Adaptively refined meshing in the rotary bell atomizing problem

High performance computing: The above calculations are complex and the time step, spatial resolution, and physics make it impossible to model the entire bell. With a numerical framework targeting high performance computing facilities, using massively parallel MPI and OpenMP techniques, we can conduct high-resolution in-depth studies of rotary bell atomization on small wedges, about 5 degrees in angle, using tens of thousands of cores. In Fig. 13 we present one result from a large family of parameter studies. For further details, see [31].

Fig. 13
figure 13

Three-dimensional model results of rotary bell atomization for time- and spatially-varying inflow film thickness, high mesh resolution, and shaping air currents simulating nozzle inlets.
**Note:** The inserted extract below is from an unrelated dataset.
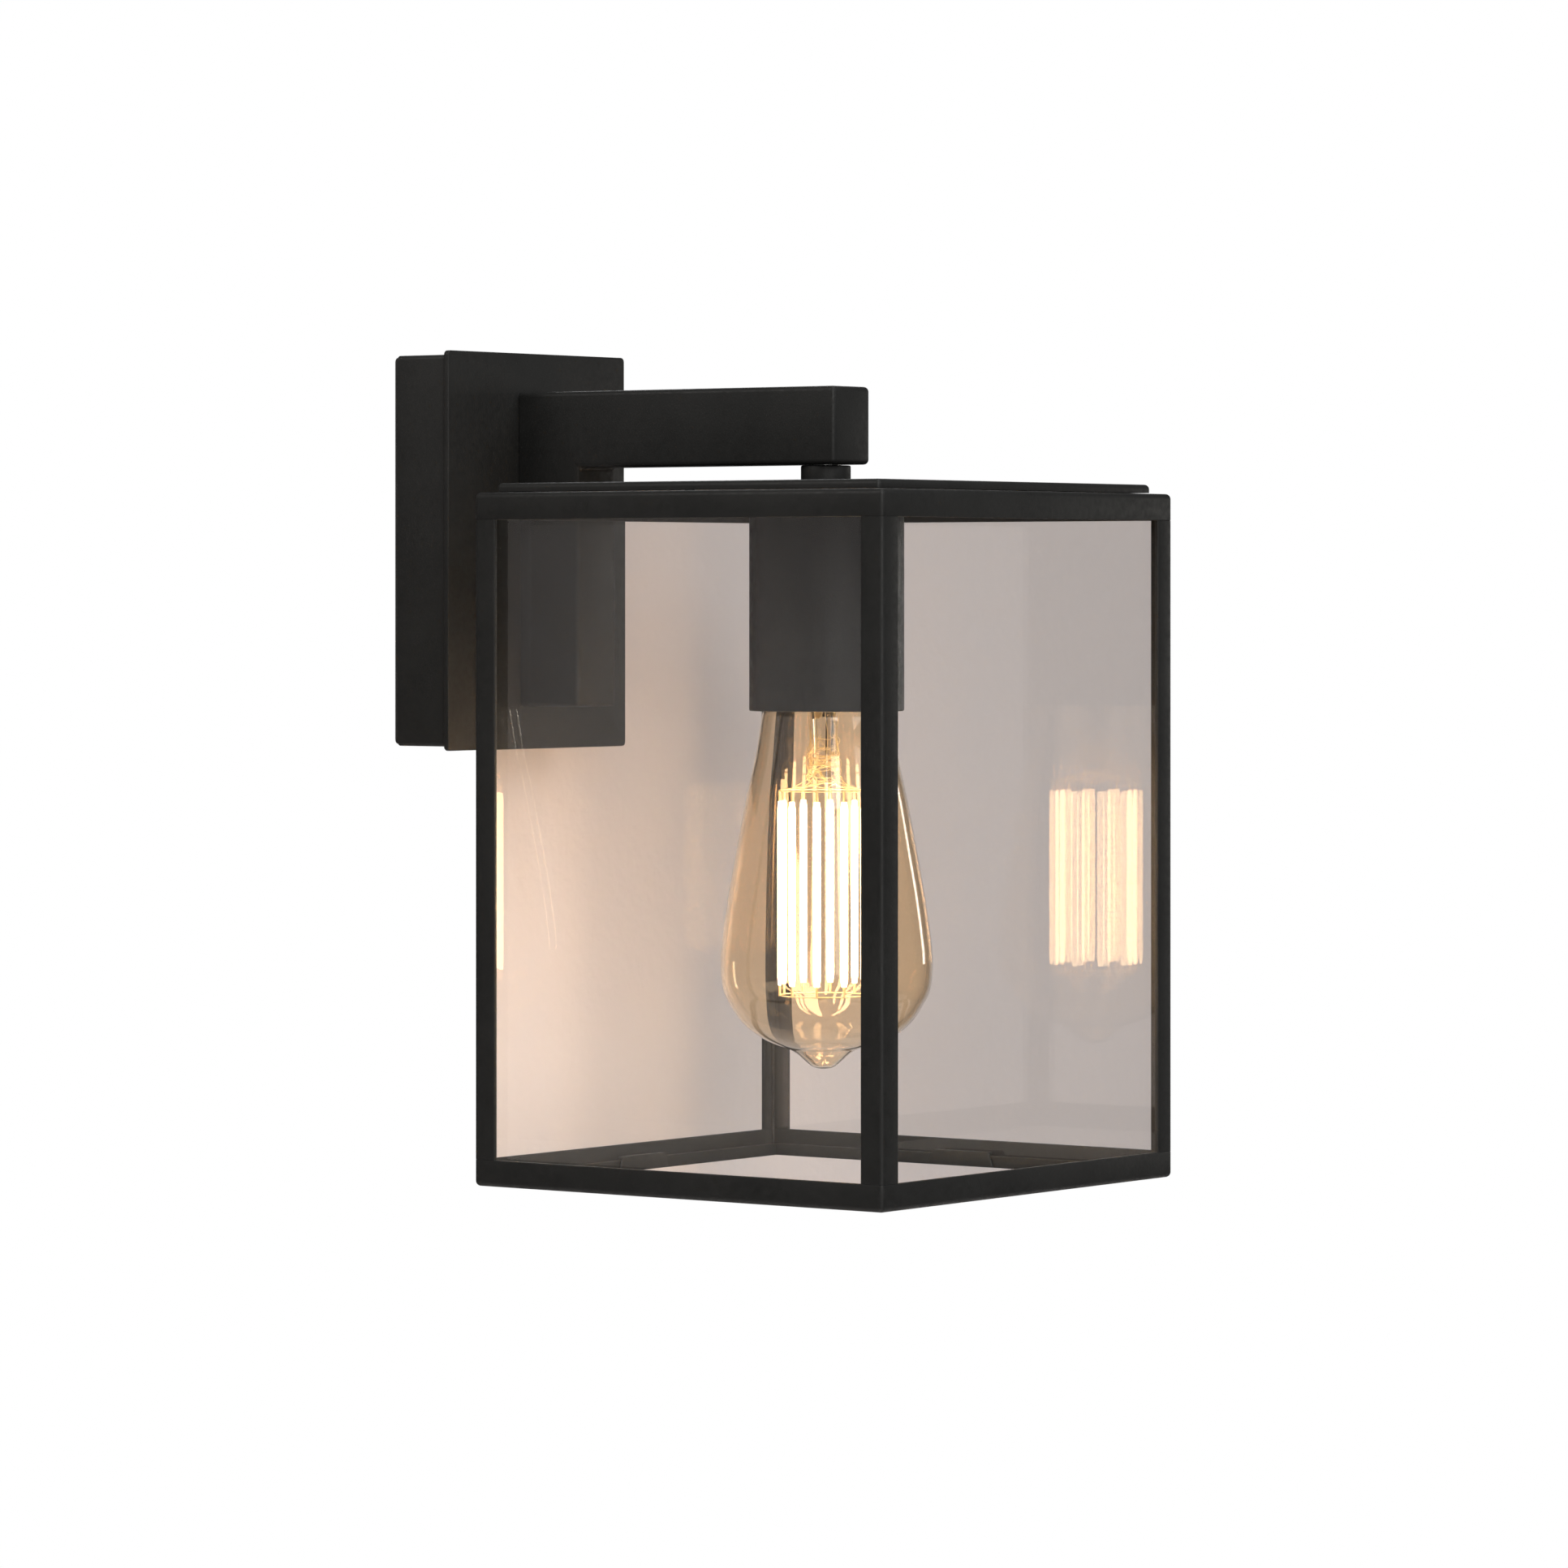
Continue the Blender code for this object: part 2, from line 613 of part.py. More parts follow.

In each of the nine panels, two viewpoints at the same time frame are given: a top-down perspective and a side-on view to show the vertical drifting of the shedding droplets, being pushed upwards by the shaping air currents. The liquid surface is colored copper, with the bell cup situated beneath

6 Conclusions and Summary

We have tried to review a few examples in which the interface dynamics are a profound contributor to the efficiency of the industrial processes, and have focused on the application of level set methods for interface tracking to these problems. We have considered only a few contributions and works, and refer the interested reader to the referenced review articles.